§ **WRITTEN EXERCISE**
In the listing below, find the line with "wasm.setup();", then repeat exactly every line from the top through that one.

§ **DATA**
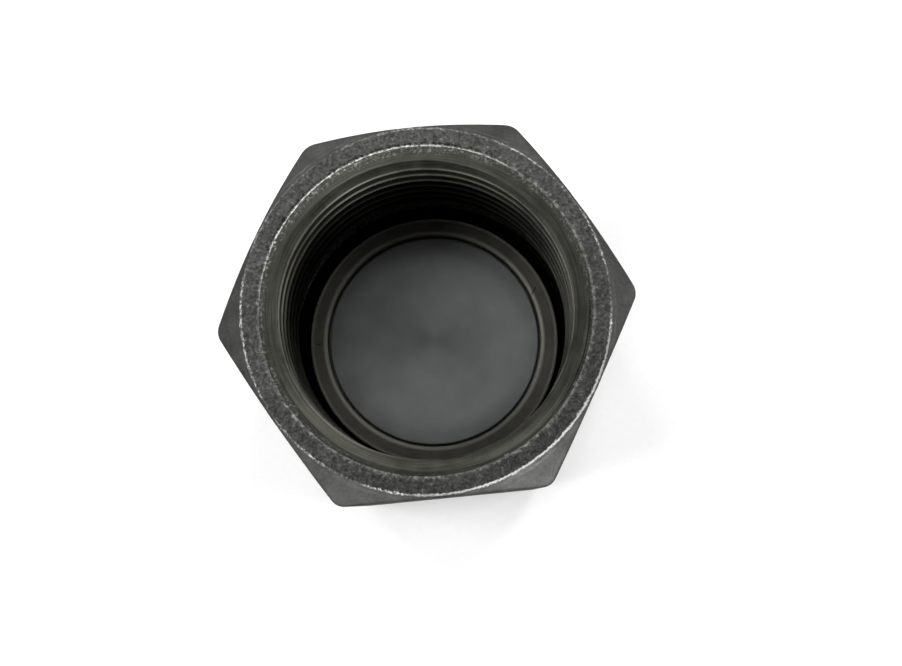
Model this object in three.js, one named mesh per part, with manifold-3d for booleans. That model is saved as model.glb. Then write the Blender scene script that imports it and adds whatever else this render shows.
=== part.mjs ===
// Hexagonal female pipe cap for a 1 inch parallel pipe thread (G1, ISO 228), with the two loose
// pieces that lie at the bottom of its bore: a turned blanking disc and the flat gasket on it.
// Millimetres, +Z up. The cap stands on its closed end: the origin is the middle of that end's
// face, and +Z runs along the bore and out of the mouth. Two wrench flats face +Y and -Y.

import * as THREE from "three";
import { mergeVertices } from "three/addons/utils/BufferGeometryUtils.js";
import Module from "manifold-3d";

const wasm = await Module();
wasm.setup();

// ---- Driving dimensions -----------------------------------------------------------------------

const capLength = 33; // closed end to mouth
const endWall = 4.5; // steel under the disc
const wallAtFlats = 2.1; // steel between the relief and a wrench flat: 38 mm across flats
const cornerRadius = 1.6; // rounding of the hexagon's six upright edges

const threadMajorDiameter = 33.25; // across the roots of the female thread
const threadPitch = 2.309; // 11 threads per inch
const threadLength = 17; // full thread, measured from the mouth
const threadStart = 0.3; // depth of the groove's middle below the mouth, on the +X side
const flankAngle = 27.5; // degrees, half of the thread's 55
const depthPerPitch = 0.6403; // thread depth of the 55 degree form, as a share of its pitch

const mouthOverThread = 0.425; // how far the 45 degree countersink opens past the root
const mouthLand = 1.65; // width of the flat ring round the mouth
const mouthChamferAngle = 45; // degrees, slope of the turned corners at the mouth
const endLand = 0.8; // flat left between the closed end's chamfer and a wrench flat
const endChamferAngle = 30; // degrees, slope of the turned corners at the closed end

const reliefOverThread = 0.275; // how far the relief is cut past the thread's root
const recessDepth = 1; // step in the floor that centres the disc

const discFlange = 1.5; // thickness under the gasket
const discEdge = 0.2; // broken edges of the disc

const gasketWidth = 2.1; // from its bore to its rim
const gasketThickness = 2;
const gasketEdge = 0.4; // rounding of the gasket's four edges

// Clearances
const threadClearance = 0.2; // disc and gasket to the thread's crest that they pass, on the radius
const recessClearance = 0.2; // disc to the step round it, on the radius
const bossClearance = 0.25; // boss to the gasket's bore, on the radius
const bossBelowGasket = 0.75; // how far the gasket stands above the boss, so that the pipe meets it
const seatGap = 0.05; // between two faces that rest on each other

// Fineness of the round shapes
const roundSegments = 48;
const edgeSegments = 3;
const cutOverrun = 1; // how far a cutting shape runs past the face it cuts

// ---- Sizes and places that follow -------------------------------------------------------------

const radians = THREE.MathUtils.degToRad;
const threadMajorRadius = threadMajorDiameter / 2;
const threadDepth = depthPerPitch * threadPitch;
const threadMinorRadius = threadMajorRadius - threadDepth;
const mouthRadius = threadMajorRadius + mouthOverThread;
const reliefRadius = threadMajorRadius + reliefOverThread;
const flatRadius = reliefRadius + wallAtFlats;
const sharpCornerRadius = flatRadius / Math.cos(radians(30));
const discRadius = threadMinorRadius - threadClearance;
const recessRadius = discRadius + recessClearance;
const recessFloorZ = endWall;
const reliefFloorZ = recessFloorZ + recessDepth;
const reliefTopZ = capLength - threadLength;
const discZ = recessFloorZ + seatGap;
const gasketZ = discZ + discFlange + seatGap;
const gasketOuterRadius = discRadius;
const gasketInnerRadius = gasketOuterRadius - gasketWidth;
const bossRadius = gasketInnerRadius - bossClearance;
const bossTopZ = gasketZ + gasketThickness - bossBelowGasket;

// ---- Tools ------------------------------------------------------------------------------------

// A closed three.js geometry as a solid that can be joined and cut.
function solidOf(geometry) {
  const bare = geometry.clone();
  bare.deleteAttribute("normal");
  bare.deleteAttribute("uv");
  const welded = mergeVertices(bare, 1e-5);
  const vertProperties = new Float32Array(welded.getAttribute("position").array);
  const triVerts = new Uint32Array(welded.getIndex().array);
  return new wasm.Manifold(new wasm.Mesh({ numProp: 3, vertProperties, triVerts }));
}

// A solid as a three.js geometry again.
function geometryOf(solid) {
  const mesh = solid.getMesh();
  const geometry = new THREE.BufferGeometry();
  geometry.setAttribute("position", new THREE.BufferAttribute(mesh.vertProperties, 3));
  geometry.setIndex(new THREE.BufferAttribute(mesh.triVerts, 1));
  geometry.computeVertexNormals();
  return geometry;
}

// Turns a profile of [radius, height] points round the Z axis.
function turned(profile) {
  const points = profile.map(([radius, height]) => new THREE.Vector2(radius, height));
  return new THREE.LatheGeometry(points, roundSegments).rotateX(Math.PI / 2);
}

// A quarter round of a profile, from one angle to the other about a middle point.
function quarterRound(middleRadius, middleHeight, radius, fromAngle, toAngle) {
  const points = [];
  for (let step = 0; step <= edgeSegments; step += 1) {
    const angle = radians(THREE.MathUtils.lerp(fromAngle, toAngle, step / edgeSegments));
    points.push([middleRadius + radius * Math.cos(angle), middleHeight + radius * Math.sin(angle)]);
  }
  return points;
}

function namedMesh(name, geometry, finish) {
  const mesh = new THREE.Mesh(geometry, new THREE.MeshStandardMaterial(finish));
  mesh.name = name;
  return mesh;
}

// ---- Cap body ---------------------------------------------------------------------------------

// Hexagonal bar with rounded corners, two of them on the X axis.
function hexagonBar() {
  const outline = new THREE.Shape();
  const middleDistance = sharpCornerRadius - cornerRadius / Math.cos(radians(30));
  for (let corner = 0; corner < 6; corner += 1) {
    const angle = radians(60 * corner);
    const x = middleDistance * Math.cos(angle);
    const y = middleDistance * Math.sin(angle);
    outline.absarc(x, y, cornerRadius, angle - radians(30), angle + radians(30), false);
  }
  outline.closePath();
  const settings = { depth: capLength, bevelEnabled: false, curveSegments: edgeSegments };
  return new THREE.ExtrudeGeometry(outline, settings);
}

// The round envelope that the lathe leaves: it cuts the hexagon's corners at both ends.
function turnedEnvelope() {
  const outside = sharpCornerRadius + cutOverrun;
  const mouthFaceRadius = mouthRadius + mouthLand;
  const endFaceRadius = flatRadius - endLand;
  const mouthDrop = (outside - mouthFaceRadius) * Math.tan(radians(mouthChamferAngle));
  const endRise = (outside - endFaceRadius) * Math.tan(radians(endChamferAngle));
  return turned([
    [0, 0],
    [endFaceRadius, 0],
    [outside, endRise],
    [outside, capLength - mouthDrop],
    [mouthFaceRadius, capLength],
    [0, capLength],
  ]);
}

// The bore: step for the disc, thread relief, thread crest and countersunk mouth.
function boreCut() {
  const countersinkDepth = mouthRadius - threadMinorRadius;
  const reliefRunOut = reliefRadius - threadMinorRadius;
  return turned([
    [0, recessFloorZ],
    [recessRadius, recessFloorZ],
    [recessRadius, reliefFloorZ],
    [reliefRadius, reliefFloorZ],
    [reliefRadius, reliefTopZ - reliefRunOut],
    [threadMinorRadius, reliefTopZ],
    [threadMinorRadius, capLength - countersinkDepth],
    [mouthRadius + cutOverrun, capLength + cutOverrun],
    [0, capLength + cutOverrun],
  ]);
}

// The right-hand thread groove. A straight bar of the groove's section is wound into a helix:
// its length becomes the angle round the Z axis, and each turn climbs by one pitch.
function threadGroove() {
  const flankRun = threadDepth * Math.tan(radians(flankAngle));
  const rootHalf = (threadPitch / 2 - flankRun) / 2;
  const crestHalf = rootHalf + flankRun;
  const overrunHalf = crestHalf + rootHalf / 2;
  const innerRadius = threadMinorRadius - (overrunHalf - crestHalf) / Math.tan(radians(flankAngle));
  const section = new THREE.Shape([
    new THREE.Vector2(innerRadius, -overrunHalf),
    new THREE.Vector2(threadMajorRadius, -rootHalf),
    new THREE.Vector2(threadMajorRadius, rootHalf),
    new THREE.Vector2(innerRadius, overrunHalf),
  ]);
  const turnsAbove = (threadStart + crestHalf) / threadPitch + 1 / roundSegments;
  const turnsBelow = (threadLength - threadStart) / threadPitch;
  const steps = Math.ceil((turnsAbove + turnsBelow) * roundSegments);
  const topAngle = (2 * Math.PI * Math.ceil(turnsAbove * roundSegments)) / roundSegments;
  const stepAngle = (2 * Math.PI) / roundSegments;
  const bar = new THREE.ExtrudeGeometry(section, { depth: steps, steps, bevelEnabled: false });
  const corners = bar.getAttribute("position");
  for (let index = 0; index < corners.count; index += 1) {
    const radius = corners.getX(index);
    const angle = topAngle - corners.getZ(index) * stepAngle;
    const middle = capLength - threadStart + (threadPitch * angle) / (2 * Math.PI);
    const height = middle + corners.getY(index);
    corners.setXYZ(index, radius * Math.cos(angle), radius * Math.sin(angle), height);
  }
  return bar;
}

function capBody() {
  const blank = solidOf(hexagonBar()).intersect(solidOf(turnedEnvelope()));
  const bored = blank.subtract(solidOf(boreCut()));
  const threaded = bored.subtract(solidOf(threadGroove()));
  return namedMesh("cap_body", geometryOf(threaded), {
    color: 0x47473f,
    roughness: 0.5,
    metalness: 1,
  });
}

// ---- Blanking disc ----------------------------------------------------------------------------

// A turned steel disc. Its flange lies under the gasket and its middle stands up inside it.
function blankingDisc() {
  const flangeTopZ = discZ + discFlange;
  const profile = turned([
    [0, discZ],
    [discRadius - discEdge, discZ],
    [discRadius, discZ + discEdge],
    [discRadius, flangeTopZ - discEdge],
    [discRadius - discEdge, flangeTopZ],
    [bossRadius, flangeTopZ],
    [bossRadius, bossTopZ - discEdge],
    [bossRadius - discEdge, bossTopZ],
    [0, bossTopZ],
  ]);
  return namedMesh("blanking_disc", profile, { color: 0x5c6060, roughness: 0.35, metalness: 1 });
}

// ---- Gasket -----------------------------------------------------------------------------------

// A flat rubber ring with rounded edges, lying on the disc's flange.
function sealRing() {
  const innerMiddle = gasketInnerRadius + gasketEdge;
  const outerMiddle = gasketOuterRadius - gasketEdge;
  const lowMiddle = gasketZ + gasketEdge;
  const highMiddle = gasketZ + gasketThickness - gasketEdge;
  const section = [
    ...quarterRound(outerMiddle, lowMiddle, gasketEdge, 270, 360),
    ...quarterRound(outerMiddle, highMiddle, gasketEdge, 0, 90),
    ...quarterRound(innerMiddle, highMiddle, gasketEdge, 90, 180),
    ...quarterRound(innerMiddle, lowMiddle, gasketEdge, 180, 270),
  ];
  const ring = turned([...section, section[0]]);
  return namedMesh("seal_ring", ring, { color: 0x2f2d27, roughness: 0.55, metalness: 0 });
}

const pipeCap = new THREE.Group();
pipeCap.add(capBody(), blankingDisc(), sealRing());

export default pipeCap;
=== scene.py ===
"""A hexagonal steel pipe cap, seen into its open mouth: the threaded cap body, the turned blanking
disc on its floor and the flat rubber gasket on the disc."""

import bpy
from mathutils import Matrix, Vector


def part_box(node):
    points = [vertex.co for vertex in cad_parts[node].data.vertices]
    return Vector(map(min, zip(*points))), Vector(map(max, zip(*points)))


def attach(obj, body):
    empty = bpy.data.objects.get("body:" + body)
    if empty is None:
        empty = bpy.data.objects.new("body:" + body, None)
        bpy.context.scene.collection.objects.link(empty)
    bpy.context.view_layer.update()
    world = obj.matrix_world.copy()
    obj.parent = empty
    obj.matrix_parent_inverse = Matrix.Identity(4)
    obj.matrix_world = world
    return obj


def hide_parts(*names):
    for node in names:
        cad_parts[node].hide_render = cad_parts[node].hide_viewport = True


bl_info = {
    "name": "Pipe Cap",
    "version": (1, 0, 0),
    "blender": (4, 5, 0),
    "location": "3D View > Sidebar > Pipe Cap",
    "description": "Builds a hexagonal pipe cap with its blanking disc and gasket",
    "category": "Add Mesh",
}

import math
from functools import partial

import bmesh
import bpy
from bpy.props import FloatProperty, FloatVectorProperty, IntProperty, PointerProperty
from mathutils import Matrix, Vector, noise

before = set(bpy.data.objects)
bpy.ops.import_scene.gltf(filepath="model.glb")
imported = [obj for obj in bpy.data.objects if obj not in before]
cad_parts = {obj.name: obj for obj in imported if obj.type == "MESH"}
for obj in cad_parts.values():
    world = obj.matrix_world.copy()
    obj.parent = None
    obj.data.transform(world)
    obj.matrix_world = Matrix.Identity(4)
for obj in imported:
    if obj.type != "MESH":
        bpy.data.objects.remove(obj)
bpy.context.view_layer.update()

MM = 0.001
FLATS = 6
FLAT_ANGLE = 2 * math.pi / FLATS  # from one wrench flat of the hexagon to the next

CAP_LOW, CAP_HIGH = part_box("cap_body")
DISC_LOW, DISC_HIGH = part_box("blanking_disc")
SEAL_LOW, SEAL_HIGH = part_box("seal_ring")

# Marks on the gasket's face: direction from the axis in degrees, where each starts and ends on
# its way out, in millimetres, and how far it slants for each millimetre.
GASKET_MARKS = ((19, 12.9, 14.0, 0.7), (43, 12.8, 13.2, 0.0), (176.5, 13.5, 14.3, 0.1))

# Directions from the axis in degrees of the lit sides of the mouth ring's two edges. Each edge is painted
# bright
# all along its lit side: worn steel with a painted highlight. The inner one also sets where painted light
# and shade fall.
INNER_WEAR_AND_LIT_SIDE, OUTER_WEAR_AND_LIT_SIDE = 112, 304

# The side of the bore where the deep thread is painted with the darkest shade, in degrees.
SHADED_SIDE = 120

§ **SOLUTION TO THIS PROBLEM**
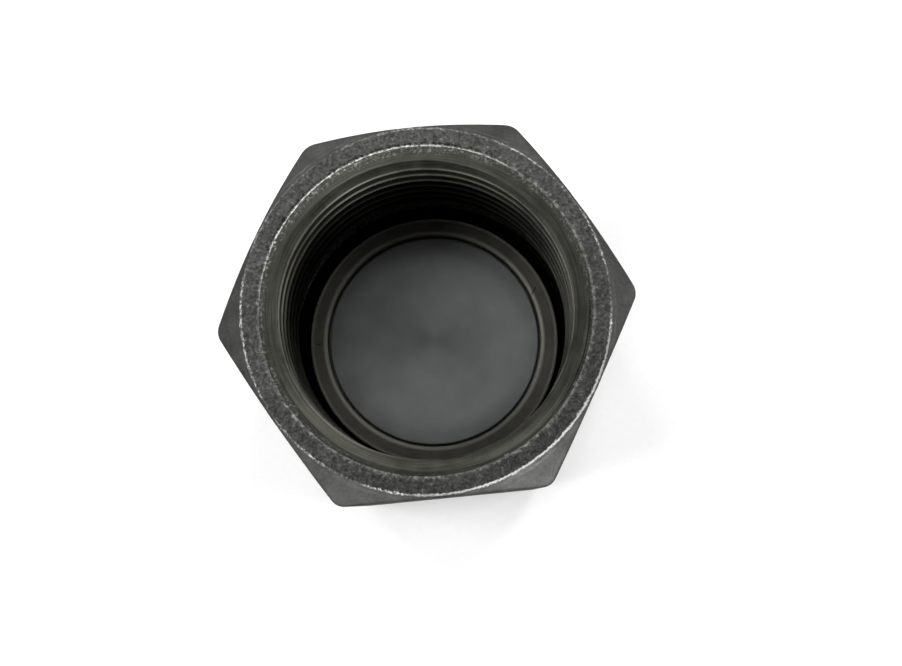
Model this object in three.js, one named mesh per part, with manifold-3d for booleans. That model is saved as model.glb. Then write the Blender scene script that imports it and adds whatever else this render shows.
=== part.mjs ===
// Hexagonal female pipe cap for a 1 inch parallel pipe thread (G1, ISO 228), with the two loose
// pieces that lie at the bottom of its bore: a turned blanking disc and the flat gasket on it.
// Millimetres, +Z up. The cap stands on its closed end: the origin is the middle of that end's
// face, and +Z runs along the bore and out of the mouth. Two wrench flats face +Y and -Y.

import * as THREE from "three";
import { mergeVertices } from "three/addons/utils/BufferGeometryUtils.js";
import Module from "manifold-3d";

const wasm = await Module();
wasm.setup();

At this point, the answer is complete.